Dr. Frances Roberts’ 1956 Ph.D. dissertation, “Background and Formative Period in the Great Bend and Madison County,” will be published next year in conjunction with the state’s 200th anniversary celebration. The effort was undertaken by Dr. Thomas Reidy, a lecturer in the Department of History at The University of Alabama in Huntsville (UAH), with the assistance of Jessica Brodt, a Ph.D. student in the Department’s graduate program, and at the behest of the Alabama Bicentennial Commission.
“I’m excited it’s going to be accessible to a broader audience, as it’s been widely used by scholars for 70 years,” says Dr. Reidy, who also provided a foreword to the manuscript. “And I’m really excited it’s coming out during the bicentennial – I think it’s going to be a must-read for anyone interested in the state’s history.”
The book recounts the history of the state of Alabama, with an emphasis on the Madison County area, formerly known as the “Great Bend” because of where it sits on the Tennessee River. Up until Dr. Roberts’ efforts to record it, explains Dr. Reidy, there hadn’t been a complete history written about the foundation of the state since Albert Pickett’s tome, “History of Alabama: And incidentally of Georgia and Mississippi from the Earliest Period,” which was published in 1851. “She wanted to update some of the ideas and the mythology around the founding of Huntsville and Madison County,” he says. “And she used every available source to write it – the document is really loaded with information!”

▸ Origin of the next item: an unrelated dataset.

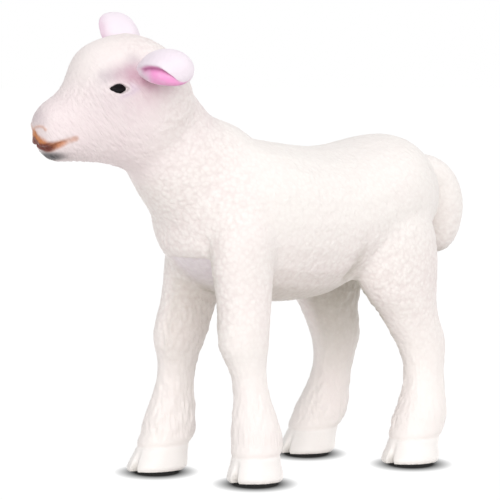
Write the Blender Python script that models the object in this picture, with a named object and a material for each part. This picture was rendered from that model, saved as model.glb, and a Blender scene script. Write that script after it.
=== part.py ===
"""A toy lamb figure of moulded vinyl, standing on its four cloven hooves.

The torso is one moulding. The head with its neck, the tail and the four legs are mouldings of their own
that plug into it, and the ears and eyes sit in the head. The lamb faces -Y, its left side is +X, its soles
are at z = 0, and the middle of its box is over the origin. All sizes are in metres, and every table is in
shares of the named sizes.
"""

import math

import bmesh
import bpy
from mathutils import Matrix, Vector

# Body
BACK_HEIGHT = 0.0400
BODY_LENGTH = 0.0455
BODY_WIDTH = 0.0204
BODY_DEPTH = 0.0200

# Stance of the hooves, how far each is set ahead of it, and how far each leg's top stands behind its hoof
STANCE_LENGTH = 0.0275
STANCE_WIDTH = 0.0168
FORE_LEFT_STEP = 0.0002
FORE_RIGHT_STEP = 0.0006
HIND_LEFT_STEP = 0.0000
HIND_RIGHT_STEP = 0.0015
FORE_LEFT_LEAN = -0.0002
FORE_RIGHT_LEAN = 0.0061
HIND_LEFT_LEAN = 0.0000
HIND_RIGHT_LEAN = 0.0028

# Legs, across and along the lamb
FORELEG_WIDTH = 0.0060
FORE_LEFT_LENGTH = 0.0068
FORE_RIGHT_LENGTH = 0.0077
HIND_LEG_WIDTH = 0.0062
HIND_LEG_LENGTH = 0.0075

# Neck, from its root inside the shoulders to the middle of the skull
NECK_REACH = 0.0166
NECK_RISE = 0.0164
NECK_SIDE = 0.0030
NECK_DEPTH = 0.0160
NECK_WIDTH = 0.0140

# Head
HEAD_LENGTH = 0.0220
HEAD_DEPTH = 0.0170
HEAD_WIDTH = 0.0124
HEAD_TURN = math.radians(22)
HEAD_ROLL = math.radians(4)

# Ears: the left one hangs a little, and the right one is pricked up
EAR_LENGTH = 0.0066
EAR_WIDTH = 0.0068
EAR_THICKNESS = 0.0012
LEFT_EAR_CUP = 0.0031
RIGHT_EAR_CUP = 0.0021
EAR_DROOP = 0.0010
LEFT_EAR_OPENING = math.radians(24)
LEFT_EAR_SWEEP = math.radians(20)
LEFT_EAR_LIFT = math.radians(4)
RIGHT_EAR_OPENING = math.radians(36)
RIGHT_EAR_SWEEP = math.radians(16)
RIGHT_EAR_LIFT = math.radians(58)

# Eyes
EYE_LENGTH = 0.0022
EYE_HEIGHT = 0.0014
EYE_THICKNESS = 0.0012

# Tail
TAIL_LENGTH = 0.0150
TAIL_WIDTH = 0.0072
TAIL_THICKNESS = 0.0064

# Hooves
CLEFT_WIDTH = 0.0009
CLEFT_HEIGHT = 0.0034
CLEFT_LENGTH = 0.0040
DEWCLAW_SIZE = 0.0009

# Plugs and the gap that every joint between mouldings keeps
CLEARANCE = 0.0003
SEAM_MARGIN = 0.0012
BODY_WEB = 0.0036
LEG_PLUG_RADIUS = 0.0014
LEG_PLUG_LENGTH = 0.0026
NECK_PLUG_RADIUS = 0.0024
NECK_PLUG_LENGTH = 0.0050
EAR_PLUG_RADIUS = 0.0008
EAR_PLUG_LENGTH = 0.0024
TAIL_PLUG_RADIUS = 0.0012
TAIL_PLUG_LENGTH = 0.0030
OVERRUN = 0.0100

# Fineness of the moulded skin
SKIN_GRAIN = 0.0009
SKIN_SMOOTHING = 4
SKIN_EASE_SHARE = 0.5
SKIN_KEPT_SHARE = 0.22
LEAST_EDGE = 0.00001
RING_SIDES = 20
RINGS_PER_SPAN = 2
SEAM_EDGE = math.radians(45)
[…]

It helped that Dr. Roberts herself was “an Alabama original,” says Dr. Reidy. Born and raised in Gainesville, Ala., she became the first woman to earn a Ph.D. in history at the University of Alabama before going on to become the first chair of UAH’s Department of History and the namesake of the university’s Roberts Hall. She was later inducted into the Alabama Women’s Hall of Fame, thanks in part to her efforts to help establish Huntsville’s Old Town and Twickenham historical districts, Huntsville’s Constitution Hall Village, the Huntsville Historical Society, and the Huntsville Preservation Society. “She was devoted to UAH and to the community,” he says.
The book is being published by the University of Alabama Press and will be available for purchase next summer. Proceeds from its sale will help fund the Frances Cabaniss Roberts Scholarship at UAH, which is awarded to junior- or senior-level students majoring in history and is based on academic merit, citizenship, and leadership. The scholarship was established in 1997 to honor Dr. Roberts’ enormous impact on UAH, where she spent 29 years as a teacher and administrator.